Read up on Parvo and puppies....

Limiting your pup's exposure to areas which might subject the pup to the parvo virus is in everyone's best interests...especially the pup. Markobytes' advice is sound regarding carrying the pup into the vet's office and not being in there any longer than need be. Places like PetSmart etc. are another place I would be leery of bringing an unvaccinated pup to..who knows how many sick dogs are going through those places and peeing out front.

Obviously, once the vaccinations are complete, you are pretty much good to go.

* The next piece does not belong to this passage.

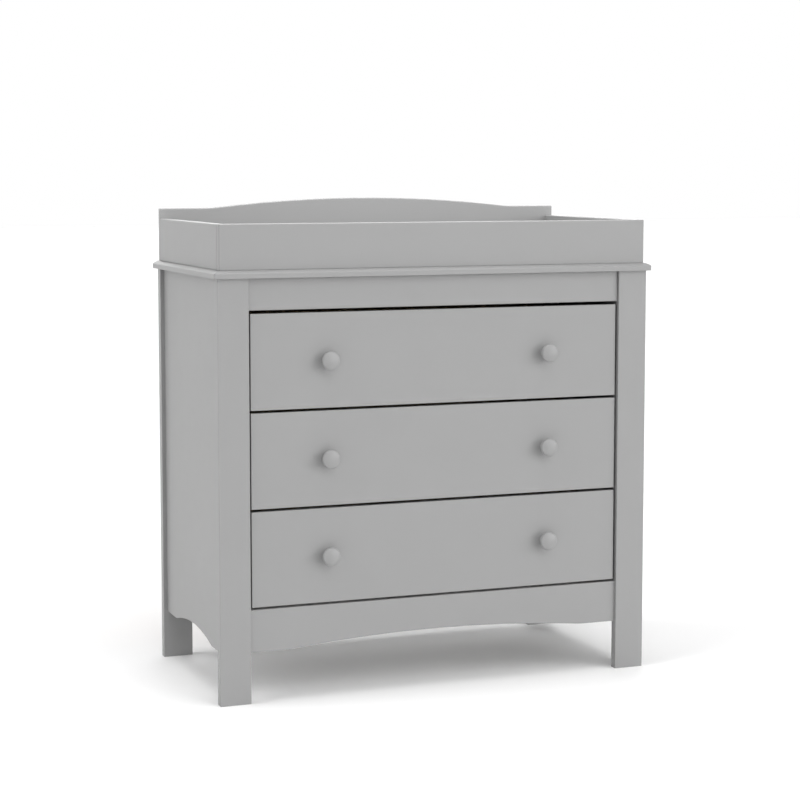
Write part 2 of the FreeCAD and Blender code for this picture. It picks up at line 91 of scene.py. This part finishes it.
def new_material(name):
    """An empty material, and the place on the piece, in metres, that its patterns follow."""
    material = bpy.data.materials.new(name)
    material.use_nodes = True
    material.node_tree.nodes.clear()
    return material, add_node(material, "ShaderNodeTexCoord").outputs["Object"]


# ---- materials ----
def sprayed_lacquer():
    """Satin lacquer sprayed on fine board: an even grey, a soft sheen and faint orange peel."""
    material, where = new_material("sprayed_satin_lacquer")
    coat = add_node(
        material, "ShaderNodeTexNoise", {"Scale": repeats(90), "Detail": 2.0}, {"Vector": where}
    )
    # two greys almost alike, because a sprayed coat is nearly the same all over
    grey = add_node(
        material, "ShaderNodeValToRGB", {"stops": [(0.3, "#8b8b8b"), (0.7, "#8c8c8c")]},
        {"Fac": coat},
    )
    drift = add_node(
        material, "ShaderNodeTexNoise", {"Scale": repeats(35), "Detail": 3.0}, {"Vector": where}
    )
    sheen = add_node(
        material, "ShaderNodeMapRange", {"To Min": 0.42, "To Max": 0.46}, {"Value": drift}
    )
    peel = add_node(
        material, "ShaderNodeTexNoise", {"Scale": repeats(4), "Detail": 1.0}, {"Vector": where}
    )
    relief = add_node(material, "ShaderNodeBump", {"Distance": 0.012 * MM}, {"Height": peel})
    shader = add_node(
        material, "ShaderNodeBsdfPrincipled", {"IOR": 1.5},
        {"Base Color": grey, "Roughness": sheen, "Normal": relief},
    )
    add_node(material, "ShaderNodeOutputMaterial", links={"Surface": shader})
    return material


def birch_plywood(name, grain, face):
    """Sanded, sealed birch plywood: pale, with long grain on its faces and plies on its edges.

    The grain runs along axis number grain, and the board's thickness lies along axis face.
    """
    material, where = new_material(name)
    fibre_width = 5
    fibre_length = 14 * fibre_width
    scale = tuple(repeats(fibre_length if axis == grain else fibre_width) for axis in range(3))
    drawn_out = add_node(material, "ShaderNodeMapping", {"Scale": scale}, {"Vector": where})
    figure = add_node(
        material, "ShaderNodeTexNoise", {"Scale": 1.0, "Detail": 6.0}, {"Vector": drawn_out}
    )
    veneer = add_node(
        material, "ShaderNodeValToRGB",
        {"stops": [(0.25, "#d9bd92"), (0.5, "#e4cca4"), (0.8, "#ecd8b5")]}, {"Fac": figure},
    )

    # pale and dark plies by turns through the thickness
    ply = 1.5 * MM
    place = add_node(material, "ShaderNodeSeparateXYZ", links={"Vector": where})
    depth = add_node(
        material, "ShaderNodeMath", {"operation": "PINGPONG", 1: ply}, {0: place.outputs[face]}
    )
    layer = add_node(
        material, "ShaderNodeMath", {"operation": "GREATER_THAN", 1: ply / 2}, {0: depth}
    )
    plies = add_node(
        material, "ShaderNodeValToRGB", {"stops": [(0.0, "#e0c69b"), (1.0, "#b98f5e")]},
        {"Fac": layer},
    )

    # veneer on the broad faces, plies on the edges
    normal = add_node(material, "ShaderNodeTexCoord").outputs["Normal"]
    direction = add_node(material, "ShaderNodeSeparateXYZ", links={"Vector": normal})
    straight = add_node(
        material, "ShaderNodeMath", {"operation": "ABSOLUTE"}, {0: direction.outputs[face]}
    )
    on_face = add_node(
        material, "ShaderNodeMapRange", {"From Min": 0.4, "From Max": 0.6}, {"Value": straight}
    )
    wood = add_node(
        material, "ShaderNodeMix", {"data_type": "RGBA"},
        {"Factor": on_face, "A": plies, "B": veneer},
    )
    seal = add_node(
        material, "ShaderNodeMapRange", {"To Min": 0.42, "To Max": 0.56}, {"Value": figure}
    )
    relief = add_node(material, "ShaderNodeBump", {"Distance": 0.06 * MM}, {"Height": figure})
    shader = add_node(
        material, "ShaderNodeBsdfPrincipled", {"IOR": 1.5},
        {"Base Color": wood.outputs["Result"], "Roughness": seal, "Normal": relief},
    )
    add_node(material, "ShaderNodeOutputMaterial", links={"Surface": shader})
    return material


def foil_faced_board():
    """Thin hardboard under light grey foil: smooth, nearly even, with a faint print grain."""
    material, where = new_material("foil_faced_hardboard")
    scale = (repeats(48), repeats(3), repeats(3))
    drawn_out = add_node(material, "ShaderNodeMapping", {"Scale": scale}, {"Vector": where})
    figure = add_node(
        material, "ShaderNodeTexNoise", {"Scale": 1.0, "Detail": 4.0}, {"Vector": drawn_out}
    )
    grey = add_node(
        material, "ShaderNodeValToRGB", {"stops": [(0.3, "#bdbdbc"), (0.7, "#c2c2c1")]},
        {"Fac": figure},
    )
    sheen = add_node(
        material, "ShaderNodeMapRange", {"To Min": 0.36, "To Max": 0.44}, {"Value": figure}
    )
    shader = add_node(
        material, "ShaderNodeBsdfPrincipled", {"IOR": 1.5},
        {"Base Color": grey, "Roughness": sheen},
    )
    add_node(material, "ShaderNodeOutputMaterial", links={"Surface": shader})
    return material


def pressed_hardboard():
    """Pressed hardboard: short brown fibres under a burnished face that shines in patches."""
    material, where = new_material("pressed_hardboard")
    fibre = add_node(
        material, "ShaderNodeTexNoise", {"Scale": repeats(1.6), "Detail": 6.0}, {"Vector": where}
    )
    brown = add_node(
        material, "ShaderNodeValToRGB",
        {"stops": [(0.3, "#6b4c36"), (0.5, "#7a5940"), (0.72, "#8a684e")]}, {"Fac": fibre},
    )
    patch = add_node(
        material, "ShaderNodeTexNoise", {"Scale": repeats(60), "Detail": 3.0}, {"Vector": where}
    )
    polish = add_node(
        material, "ShaderNodeMapRange", {"To Min": 0.38, "To Max": 0.55}, {"Value": patch}
    )
    relief = add_node(material, "ShaderNodeBump", {"Distance": 0.05 * MM}, {"Height": fibre})
    shader = add_node(
        material, "ShaderNodeBsdfPrincipled", {"IOR": 1.5},
        {"Base Color": brown, "Roughness": polish, "Normal": relief},
    )
    add_node(material, "ShaderNodeOutputMaterial", links={"Surface": shader})
    return material


def epoxy_coated_steel():
    """Epoxy powder baked on pressed sheet steel: warm white, glossy, slightly pebbled."""
    material, where = new_material("epoxy_coated_steel")
    pebble = add_node(
        material, "ShaderNodeTexNoise", {"Scale": repeats(1.8), "Detail": 2.0}, {"Vector": where}
    )
    white = add_node(
        material, "ShaderNodeValToRGB", {"stops": [(0.3, "#dcdad3"), (0.7, "#e4e2dc")]},
        {"Fac": pebble},
    )
    gloss = add_node(
        material, "ShaderNodeMapRange", {"To Min": 0.30, "To Max": 0.40}, {"Value": pebble}
    )
    relief = add_node(material, "ShaderNodeBump", {"Distance": 0.04 * MM}, {"Height": pebble})
    shader = add_node(
        material, "ShaderNodeBsdfPrincipled", {"IOR": 1.5},
        {"Base Color": white, "Roughness": gloss, "Normal": relief},
    )
    add_node(material, "ShaderNodeOutputMaterial", links={"Surface": shader})
    return material


def moulded_nylon():
    """Moulded nylon: milky white, faintly see-through at its edges, dulled where it rolls."""
    material, where = new_material("moulded_nylon")
    wear = add_node(
        material, "ShaderNodeTexNoise", {"Scale": repeats(3), "Detail": 3.0}, {"Vector": where}
    )
    white = add_node(
        material, "ShaderNodeValToRGB", {"stops": [(0.3, "#dddbd2"), (0.7, "#e8e6de")]},
        {"Fac": wear},
    )
    dullness = add_node(
        material, "ShaderNodeMapRange", {"To Min": 0.35, "To Max": 0.5}, {"Value": wear}
    )
    shader = add_node(
        material, "ShaderNodeBsdfPrincipled",
        {"IOR": 1.53, "Subsurface Weight": 0.25, "Subsurface Scale": 1.5 * MM},
        {"Base Color": white, "Roughness": dullness},
    )
    add_node(material, "ShaderNodeOutputMaterial", links={"Surface": shader})
    return material


def zinc_plated_steel():
    """Bright zinc plate on steel: a bluish metal with fine cloudy patches."""
    material, where = new_material("zinc_plated_steel")
    cloud = add_node(
        material, "ShaderNodeTexNoise", {"Scale": repeats(4), "Detail": 4.0}, {"Vector": where}
    )
    metal = add_node(
        material, "ShaderNodeValToRGB", {"stops": [(0.3, "#b4b8bd"), (0.7, "#cdd0d3")]},
        {"Fac": cloud},
    )
    haze = add_node(
        material, "ShaderNodeMapRange", {"To Min": 0.28, "To Max": 0.42}, {"Value": cloud}
    )
    shader = add_node(
        material, "ShaderNodeBsdfPrincipled", {"Metallic": 1.0},
        {"Base Color": metal, "Roughness": haze},
    )
    add_node(material, "ShaderNodeOutputMaterial", links={"Surface": shader})
    return material


def dress_nodes():
    """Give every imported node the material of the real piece."""
    lacquer = sprayed_lacquer()
    foil = foil_faced_board()
    steel = epoxy_coated_steel()
    nylon = moulded_nylon()
    zinc = zinc_plated_steel()
    hardboard = pressed_hardboard()
    ply_side = birch_plywood("birch_plywood_sides", grain=1, face="X")
    ply_back = birch_plywood("birch_plywood_backs", grain=0, face="Y")
    for name, piece in nodes.items():
        if "roller" in name:
            finish = nylon
        elif "runner" in name:
            finish = steel
        elif "screws" in name or name in ("case_fasteners", "tray_plates", "top_brackets"):
            finish = zinc
        elif name == "back_panel":
            finish = hardboard
        elif name.startswith("drawer") and "_side_" in name:
            finish = ply_side
        elif name.startswith("drawer") and name.endswith("_back"):
            finish = ply_back
        elif name.startswith("drawer") and name.endswith("_bottom"):
            finish = foil
        else:
            finish = lacquer
        piece.data.materials.clear()
        piece.data.materials.append(finish)


# ---- studio ----
def make_floor():
    """A plain floor, pale and matt, that reaches past the horizon of every view."""
    reach = FLOOR_REACH
    corners = [(-reach, -reach, 0), (reach, -reach, 0), (reach, reach, 0), (-reach, reach, 0)]
    mesh = bpy.data.meshes.new("floor")
    mesh.from_pydata(corners, [], [(0, 1, 2, 3)])
    floor = bpy.data.objects.new("floor", mesh)
    bpy.context.scene.collection.objects.link(floor)
    material = new_material("matt_floor")[0]
    shader = add_node(
        material, "ShaderNodeBsdfPrincipled",
        {"Base Color": rgb("#f4f4f4"), "Roughness": 0.9, "Specular IOR Level": 0.0},
    )
    add_node(material, "ShaderNodeOutputMaterial", links={"Surface": shader})
    mesh.materials.append(material)


def far_lamp(name, azimuth, elevation, strength, spread):
    """A broad, far-off light, its angles in degrees.

    Azimuth 0 is in front of the drawers and 90 at their right.
    """
    light = bpy.data.lights.new(name, "SUN")
    light.energy = strength
    light.angle = math.radians(spread)
    lamp = bpy.data.objects.new(name, light)
    turn = math.radians(azimuth)
    rise = math.radians(elevation)
    towards = Vector(
        (math.sin(turn) * math.cos(rise), -math.cos(turn) * math.cos(rise), math.sin(rise))
    )
    lamp.rotation_euler = towards.to_track_quat("Z", "Y").to_euler()
    bpy.context.scene.collection.objects.link(lamp)


def softbox(name, place, width, depth, power):
    """A rectangular softbox that hangs level and shines straight down."""
    light = bpy.data.lights.new(name, "AREA")
    light.shape = "RECTANGLE"
    light.size = width
    light.size_y = depth
    light.energy = power
    lamp = bpy.data.objects.new(name, light)
    lamp.location = place
    bpy.context.scene.collection.objects.link(lamp)


def white_walls():
    """Studio walls: full white near the floor, fading to none higher up."""
    world = bpy.data.worlds.new("white_walls")
    world.use_nodes = True
    world.node_tree.nodes.clear()
    direction = add_node(world, "ShaderNodeTexCoord").outputs["Generated"]
    height = add_node(world, "ShaderNodeSeparateXYZ", links={"Vector": direction}).outputs["Z"]
    fade = add_node(
        world, "ShaderNodeMapRange",
        {
            "interpolation_type": "SMOOTHSTEP", "From Min": WALLS_FULL,
            "From Max": WALLS_END, "To Min": 1.0, "To Max": 0.0,
        },
        {"Value": height},
    )
    walls = add_node(
        world, "ShaderNodeBackground", {"Color": rgb("#ffffff")}, {"Strength": fade}
    )
    add_node(world, "ShaderNodeOutputWorld", links={"Surface": walls})
    bpy.context.scene.world = world


def make_studio():
    """White walls, a pale floor, five broad lamps and two softboxes over the tray."""
    bpy.context.scene.view_settings.view_transform = "Standard"
    white_walls()
    make_floor()

    # the fronts, and the shadow that falls away to the left of each knob
    far_lamp("front_right_low", azimuth=44, elevation=15, strength=1.75, spread=50)
    far_lamp("front_high", azimuth=0, elevation=45, strength=0.95, spread=44)
    # the left side panel and the tray's left side
    far_lamp("left_high", azimuth=270, elevation=40, strength=1.42, spread=44)
    # the floor behind, so that the shadow under the chest comes forward
    far_lamp("back_low", azimuth=162, elevation=18, strength=1.65, spread=60)
    far_lamp("overhead", azimuth=0, elevation=90, strength=1.00, spread=44)

    crown = cad_box[1].z
    # the moulded edge of the top and the upper edges of the tray
    softbox(
        "high_softbox", (0, -0.1, crown + HIGH_SOFTBOX_RISE), width=1.3, depth=0.5, power=7
    )
    # the inner face of the tray's back board
    softbox(
        "tray_softbox", (0.1, 0, crown + TRAY_SOFTBOX_RISE), width=1.0, depth=0.2, power=1.5
    )


def make_camera():
    """A long lens in front of the chest and to its left, a little above the tray."""
    lens = bpy.data.cameras.new("camera")
    lens.sensor_width = SENSOR_WIDTH
    lens.lens = LENS_LENGTH
    lens.shift_y = FRAME_SHIFT
    camera = bpy.data.objects.new("camera", lens)
    camera.location = CAMERA_PLACE
    camera.rotation_euler = (math.radians(90 - CAMERA_DROP), 0, math.radians(-CAMERA_TURN))
    bpy.context.scene.collection.objects.link(camera)
    bpy.context.scene.camera = camera


dress_nodes()
make_studio()
make_camera()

Cute little pup by the way.


SuperG


----------



## DixieGSD (Aug 22, 2012)

She is very cute.. And yeah keep her away from dogparks, petsmart and anywhere there is a lot of dog action; until she has had her shots. I to got Dixie to early, but she's now 29 month's and wonderful. We didn't have to much trouble with her land-sharkeyness, we would only play with her with toy's so she would learn that she could not use us as a play toy lol..Have fun with her!


----------



## JojoTobyMax (Jul 10, 2012)

Your puppy should be fine. I got my Jojo at 5 1/2 weeks from a clueless breeder and she turned out to be my best bitch and one of my all time favorite GSDs. Hopefully you got a well bred dog. Good luck. Don't worry about the young age.


----------



## Johnfromcincy (Dec 26, 2014)

Here are all the pictures I have taken. She is doing well, the clicker training seems to be helping house breaking. https://www.flickr.com/photos/[email protected]/


----------